Talking with Jimmy Wales in London were Ulrike Mertens, Magnus Graf Lambsdorff and Dom Loehnis (from left) from Egon Zehnder.
Talking with Jimmy Wales in London were Ulrike Mertens, Magnus Graf Lambsdorff and Dom Loehnis (from left) from Egon Zehnder.
Jimmy Wales - The freethinker - Image 5

Jimmy Wales

Jimmy Donlan Wales was born in 1966 in Huntsville, Alabama. His father was a grocery store manager, and his mother and grandmother ran a very small Montessori school, which he attended. As a child, Wales was given a set of encyclopedias, which he enjoyed reading as well as updating with stickered pages supplied by the encyclopedia company.

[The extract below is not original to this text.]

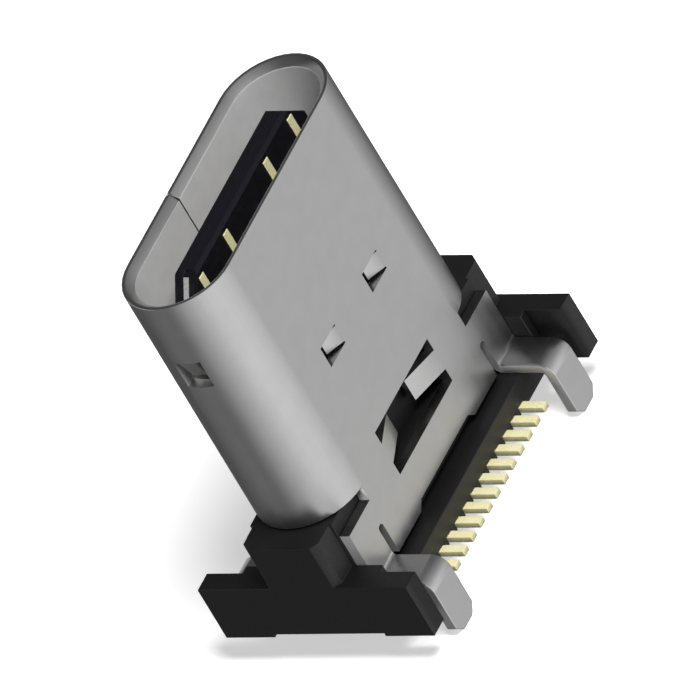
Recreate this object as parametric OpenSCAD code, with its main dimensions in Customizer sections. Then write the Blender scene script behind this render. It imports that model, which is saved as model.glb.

He also spent a lot of time programming computers. Wales earned a Bachelor’s and Master’s in finance from Auburn University (Alabama), and pursued a PhD in finance from Indiana University, before scrapping it “out of boredom”. Instead, Wales traded futures and options and used the money to start several website businesses, including Nupedia, which was intended to be a free Internet encyclopedia with peer-reviewed articles, but which Wales found to be an impossibly slow way to create an encyclopedia. Wales and a business partner decided to switch to a collaborative form of writing and editing by employing open-source “wiki” (Hawaiian for “quick”) programming. Wikipedia was launched on 15 January 2001. Ten years later, there are more than 17 million articles, thus proving that large-scale collaboration without a traditional hierarchy can work when tapping global and anonymous talent. Wales serves on the Board of Trustees of the Wikimedia Foundation, the non-profit charitable organization he helped establish to operate Wikipedia. In 2004, he co-founded Wikia, a for-profit wiki-hosting service. In 2006, Time magazine named him one of the world’s most influential people.